====== Data for this task

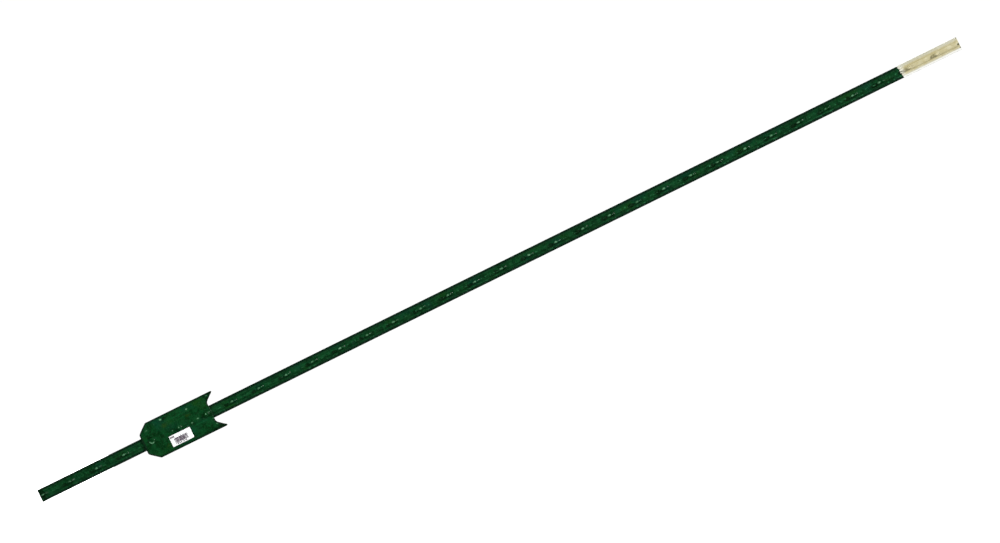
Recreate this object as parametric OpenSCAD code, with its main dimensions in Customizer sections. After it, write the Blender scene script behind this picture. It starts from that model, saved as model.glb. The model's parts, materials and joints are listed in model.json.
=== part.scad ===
// Studded steel T-post for wire fencing: a rolled T section with a row of studs down its face,
// a riveted anchor plate near its foot and a light painted top.
// The post stands upright along +Z. The studs face -Y, the web points to +Y.
// The origin is in the flange, on the centre line, at the bottom end.

/* [Post] */
// Length of the post
post_length = 2438.4; // [1500:0.1:3000]
// Depth of the section, from the stud tops to the web's edge
section_depth = 44.45; // [38:0.05:52]
// Width of the flange
flange_width = 31.8; // [28:0.1:40]
// Thickness of the flange at its two edges
flange_edge_thickness = 3; // [2.6:0.1:3.6]
// Thickness of the flange beside the web
flange_root_thickness = 4.4; // [4:0.1:6]
// Thickness of the web at the flange
web_root_thickness = 3.5; // [3:0.1:5]
// Thickness of the web at its outer edge
web_tip_thickness = 2.9; // [2.4:0.1:3]
// Width of the raised rib that the studs stand on, at its foot
rib_width = 11; // [10:0.1:16]
// Height of the raised rib
rib_height = 0.9; // [0.5:0.1:1.5]

/* [Studs] */
// Distance between one stud and the next
stud_pitch = 71.6; // [55:0.1:75]
// Height of the lowest stud's centre above the bottom end
first_stud_height = 11; // [10.8:0.1:40]
// Length of a stud along the post, at its base
stud_length = 21; // [14:0.1:21.6]
// Width of a stud across the post, at its base
stud_width = 9.5; // [7:0.1:11]
// Height of a stud above the rib
stud_height = 5.4; // [4:0.1:7]

/* [Painted top] */
// Length of the light painted top
tip_length = 152.4; // [60:0.1:300]
// Thickness of its coat of paint
tip_coat_thickness = 0.25; // [0.15:0.05:0.4]

/* [Anchor plate] */
// Stud positions from the foot up to the one that the lowest rivet takes
lowest_rivet_stud = 4; // [2:1:8]
// Width of the plate
plate_width = 92; // [86:0.5:110]
// Height of the plate's body, without the ears
plate_height = 179; // [176:0.5:220]
// Thickness of the plate
plate_thickness = 2.5; // [2:0.1:4]
// Width of the plate's bottom edge, between the two chamfers
plate_foot_width = 51; // [36:0.5:60]
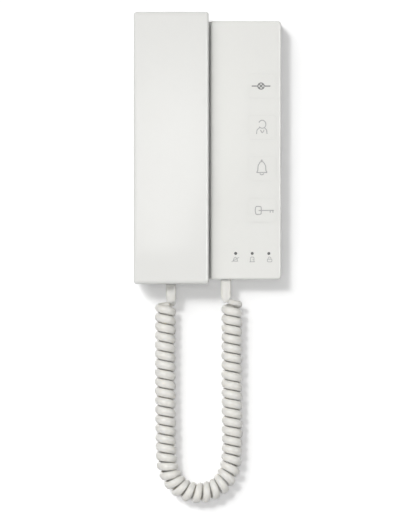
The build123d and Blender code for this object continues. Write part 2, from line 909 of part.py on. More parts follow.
with BuildPart() as handset_rear:
    add(handset_outside)
    add(handset_inside, mode=Mode.SUBTRACT)
    split(bisect_by=seam_plane, keep=Keep.BOTTOM)

    # Dish over the ear lug, with the receiver's fence and sound holes
    with BuildSketch(front(rest_depth)):
        with Locations((handset_x, ear_rise)):
            Circle(ear_dish_radius + wall)
    extrude(amount=ear_floor - rest_depth)
    with BuildSketch(front(rest_depth)):
        with Locations((handset_x, ear_rise)):
            Circle(ear_dish_radius)
    extrude(amount=ear_recess_depth, mode=Mode.SUBTRACT)
    with BuildSketch(front(ear_floor)):
        with Locations((handset_x, ear_rise)):
            Circle(receiver_radius + seat_gap + fence_wall)
            Circle(receiver_radius + seat_gap, mode=Mode.SUBTRACT)
    extrude(amount=receiver_fence_height)
    with BuildSketch(front(rest_depth)):
        with Locations((handset_x, ear_rise)):
            for ring, holes in zip(ear_ring_radii, ear_ring_count):
                with PolarLocations(ring, holes):
                    Circle(ear_hole_radius)
    extrude(amount=ear_floor - rest_depth, mode=Mode.SUBTRACT)

    # Recess over the mouth lug, with the microphone's holes
    with BuildSketch(front(rest_depth)):
        with Locations((handset_x, mouth_rise)):
            RectangleRounded(mouth_dish_width + 2 * wall, mouth_dish_height + 2 * wall, rear_corner)
    extrude(amount=mouth_floor - rest_depth)
    with BuildSketch(front(rest_depth)):
        with Locations((handset_x, mouth_rise)):
            RectangleRounded(mouth_dish_width, mouth_dish_height, base_corner)
    extrude(amount=mouth_recess_depth, mode=Mode.SUBTRACT)
    with BuildSketch(front(rest_depth)):
        with Locations((handset_x, mouth_rise)):
            with GridLocations(mouth_hole_pitch, 0, mouth_hole_count, 1):
                Circle(mouth_hole_radius)
    extrude(amount=mouth_floor - rest_depth, mode=Mode.SUBTRACT)

    # Screw wells from the grip side, and the cord's port
    with BuildSketch(front(grip_depth)):
        with Locations(*handset_screw_places):
            Circle(screw_boss_radius)
    extrude(amount=seam_depth - grip_depth)
    with BuildSketch(front(grip_depth)):
        with Locations(*handset_screw_places):
            Circle(screw_head_radius + hole_gap)
    extrude(amount=wall, mode=Mode.SUBTRACT)
    with BuildSketch(front(grip_depth)):
        with Locations(*handset_screw_places):
            Circle(screw_radius + hole_gap)
    extrude(amount=seam_depth - grip_depth, mode=Mode.SUBTRACT)
    extrude(port_outline(handset_end, handset_bottom), amount=wall + 2 * overrun, mode=Mode.SUBTRACT)
save(handset_rear, "handset_rear")

with BuildPart() as handset_screws:
    with BuildSketch(front(grip_inside)):
        with Locations(*handset_screw_places):
            Circle(screw_head_radius)
    extrude(amount=-screw_head_height)
    with BuildSketch(front(grip_inside)):
        with Locations(*handset_screw_places):
            Circle(screw_radius)
    extrude(amount=seam_depth - grip_inside + screw_length / 2)
    with BuildSketch(front(grip_inside - screw_head_height)):
        with Locations(*handset_screw_places):
            Rectangle(2 * screw_head_radius + overrun, screw_slot_width)
            Rectangle(screw_slot_width, 2 * screw_head_radius + overrun)
    extrude(amount=screw_slot_depth, mode=Mode.SUBTRACT)
save(handset_screws, "handset_screws")


# Receiver and microphone inside the handset

with BuildPart() as receiver_gasket:
    with BuildSketch(front(ear_floor)):
        with Locations((handset_x, ear_rise)):
            Circle(receiver_radius)
            Circle(receiver_radius - gasket_width, mode=Mode.SUBTRACT)
    extrude(amount=gasket_thickness)
save(receiver_gasket, "receiver_gasket")

with BuildPart() as receiver:
    with BuildSketch(front(ear_floor + gasket_thickness)):
        with Locations((handset_x, ear_rise)):
            Circle(receiver_radius)
    extrude(amount=receiver_height)
    with BuildSketch(front(ear_floor + gasket_thickness + receiver_height)):
        with Locations((handset_x, ear_rise)):
            Circle(receiver_magnet_radius)
    extrude(amount=receiver_magnet_height)
save(receiver, "receiver")

with BuildPart() as microphone_boot:
    with BuildSketch(front(mouth_floor)):
        with Locations((handset_x, mouth_rise)):
            Circle(mic_radius + mic_boot_wall)
    extrude(amount=mic_boot_floor + mic_height)
    with BuildSketch(front(mouth_floor + mic_boot_floor)):
        with Locations((handset_x, mouth_rise)):
            Circle(mic_radius)
    extrude(amount=mic_height, mode=Mode.SUBTRACT)
    with BuildSketch(front(mouth_floor)):
        with Locations((handset_x, mouth_rise)):
            Circle(mic_radius / 2)
    extrude(amount=mic_boot_floor, mode=Mode.SUBTRACT)
save(microphone_boot, "microphone_boot")

with BuildPart() as microphone:
    with BuildSketch(front(mouth_floor + mic_boot_floor)):
        with Locations((handset_x, mouth_rise)):
            Circle(mic_radius - close_gap)
    extrude(amount=mic_height)
save(microphone, "microphone")
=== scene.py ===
import logging
import math
from bisect import bisect_right
from dataclasses import dataclass
from enum import Enum
from functools import cached_property

import bmesh
import bpy
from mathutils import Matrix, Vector


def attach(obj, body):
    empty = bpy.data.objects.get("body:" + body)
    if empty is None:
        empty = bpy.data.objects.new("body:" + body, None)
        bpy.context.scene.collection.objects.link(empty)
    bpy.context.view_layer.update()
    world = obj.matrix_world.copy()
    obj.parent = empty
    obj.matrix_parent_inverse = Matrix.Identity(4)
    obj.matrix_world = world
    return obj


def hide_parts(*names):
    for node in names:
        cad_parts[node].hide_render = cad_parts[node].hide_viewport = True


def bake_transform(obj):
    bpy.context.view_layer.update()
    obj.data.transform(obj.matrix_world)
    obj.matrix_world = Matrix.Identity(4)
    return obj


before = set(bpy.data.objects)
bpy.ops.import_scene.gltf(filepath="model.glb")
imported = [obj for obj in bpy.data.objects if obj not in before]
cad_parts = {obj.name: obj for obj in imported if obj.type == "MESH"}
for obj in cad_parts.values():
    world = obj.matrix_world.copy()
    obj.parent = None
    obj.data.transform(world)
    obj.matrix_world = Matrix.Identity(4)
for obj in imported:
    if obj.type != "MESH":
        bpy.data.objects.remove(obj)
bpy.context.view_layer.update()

LOG = logging.getLogger("intercom")

# Places that the pieces share, in metres
CONSOLE_LEFT = 0.001
CONSOLE_FACE = -0.032
BASE_BOTTOM = -0.0967
BASE_PLUG_FOOT = -0.0968
HANDSET_PLUG_FOOT = -0.1003
PICTURE_X = 0.0004
PICTURE_Z = -0.0822
PICTURE_HEIGHT = 0.390

Colour = tuple[float, float, float]
Stroke = list[tuple[float, float]]
Piece = bpy.types.Object
Node = bpy.types.Node
Socket = bpy.types.NodeSocket
Sockets = bpy.types.NodeOutputs


def mesh_piece(name: str, verts: list[Vector], faces: list[tuple[int, ...]]) -> Piece:
    """Make a linked mesh object with its faces turned outwards.

    Args:
        name: The object's name.
        verts: Corner points in metres.
        faces: Corner numbers of each face.

    Returns:
        The new object, shaded smooth.
    """
    mesh = bpy.data.meshes.new(name)
    mesh.from_pydata([tuple(v) for v in verts], [], faces)
    shape = bmesh.new()
    shape.from_mesh(mesh)
    bmesh.ops.recalc_face_normals(shape, faces=shape.faces)
    shape.to_mesh(mesh)
    shape.free()
    mesh.polygons.foreach_set("use_smooth", [True] * len(mesh.polygons))
    piece = bpy.data.objects.new(name, mesh)
    bpy.context.scene.collection.objects.link(piece)
    return piece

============

* [Task objective]: Everything from the first line through the line containing "rib_height = 0.9; // [0.5:0.1:1.5]" should be quoted exactly, and nothing beyond it.

* [Exercise solution]:
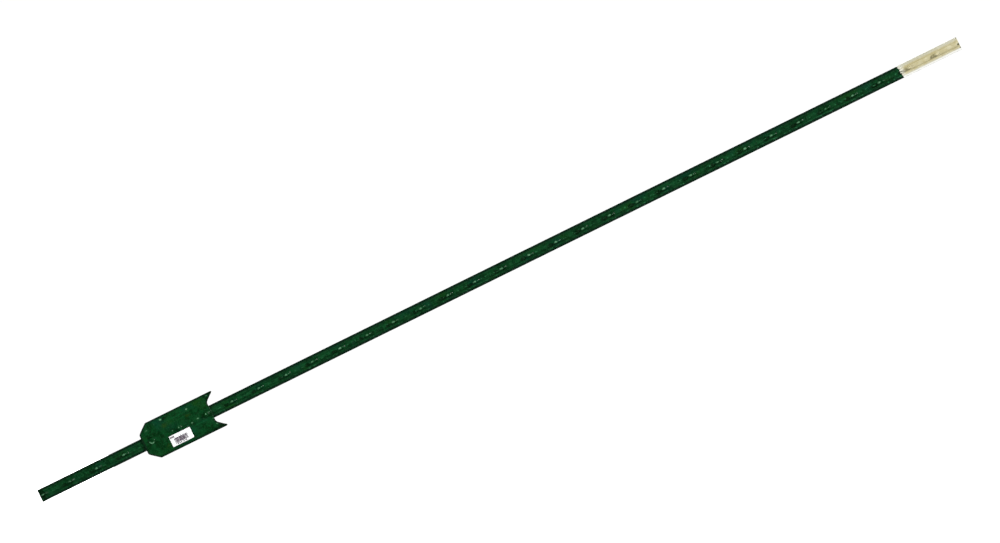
Recreate this object as parametric OpenSCAD code, with its main dimensions in Customizer sections. After it, write the Blender scene script behind this picture. It starts from that model, saved as model.glb. The model's parts, materials and joints are listed in model.json.
=== part.scad ===
// Studded steel T-post for wire fencing: a rolled T section with a row of studs down its face,
// a riveted anchor plate near its foot and a light painted top.
// The post stands upright along +Z. The studs face -Y, the web points to +Y.
// The origin is in the flange, on the centre line, at the bottom end.

/* [Post] */
// Length of the post
post_length = 2438.4; // [1500:0.1:3000]
// Depth of the section, from the stud tops to the web's edge
section_depth = 44.45; // [38:0.05:52]
// Width of the flange
flange_width = 31.8; // [28:0.1:40]
// Thickness of the flange at its two edges
flange_edge_thickness = 3; // [2.6:0.1:3.6]
// Thickness of the flange beside the web
flange_root_thickness = 4.4; // [4:0.1:6]
// Thickness of the web at the flange
web_root_thickness = 3.5; // [3:0.1:5]
// Thickness of the web at its outer edge
web_tip_thickness = 2.9; // [2.4:0.1:3]
// Width of the raised rib that the studs stand on, at its foot
rib_width = 11; // [10:0.1:16]
// Height of the raised rib
rib_height = 0.9; // [0.5:0.1:1.5]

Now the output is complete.